ふるしょうようこは、東京都生まれのイラストレーター。ニューヨークを拠点に活動している。
【内容紹介】
あいちゃんは、自分の「ええところ」が見つからない。友人のともちゃんに聞いてみると、手が温かいことがええところだと教えてくれた。クラスの子達の手を握って回り、とても喜ばれたあいちゃんだったが、いつしか手は冷たくなってしまう。落ち込んだあいちゃんに、ともちゃんは、一生懸命に手を温めて回るあいちゃんのやさしさがええところだと言った。あいちゃんはともちゃんこそが一番優しいと気づいたのだった。
【レビュー】
〈作品の主題〉
周りの子達と自分を比べて劣っていると考えてしまう子は多いだろう。大人だってそうだ。しかし誰にだって「ええところ」はあって、そしてその人の長所を発見できる人は、とても心優しい人であると教えてくれる絵本。
〈ストーリー〉
誰も気づかないようなその人の長所を見つけられる人は、とても優しい人で魅力的な人だ。そして皆がそうなったら、誰もがとても過ごしやすい空間が生まれるはずだ。そんなことを気づかせてくれる作品。

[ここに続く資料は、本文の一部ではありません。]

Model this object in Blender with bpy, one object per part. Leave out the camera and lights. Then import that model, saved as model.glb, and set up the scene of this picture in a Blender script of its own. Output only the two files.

ともちゃんのようにほかの子のええところをさがしてあげようと思いつくラストの読後感がいい。ただ冒頭、主人公のあいちゃんは、私は背は低いし、力も弱く、走るのも遅く、声も小さいし、100点も取ったこともない……、と自分を卑下するが、別に背は低くてもいいし、力も弱くていいし、走るのも遅くていいし、声も小さくていいし、100点を取れなくてもいい。誰だって「ええところ」はあると教えてくれる絵本なのだが、その辺りを悪いところと読めるように描写されているのは少しだけ気になる。
〈絵と文〉
絵は親しみやすくかつ独創性があってとてもいい。作品の主題と合致した優れた絵だ。服装から察するに冬を舞台にしているが、外ではコートを着ていて、教室の中では服を脱ぎ、別の見た目に変わっているのは、非常に丁寧に感じた。
文章は全て関西弁で構成されている。とても読みやすく主人公の少女に自然な親しみを感じられる優れた文だと思った。心が揺さぶられる魅力がある。基本的には翻訳本にはできない魅力だ。
〈キャラクター〉
主人公のみならず登場人物みな表情は豊かで生き生きとしていて、読んでて楽しい。悩みがちな主人公のあいちゃんと、とても優しいともちゃんの会話は非常に心温まる。
〈製本と出版〉
文字の大きさはふつう。背景の絵と字が重なるページもあって時折読みづらいと感じる箇所がある。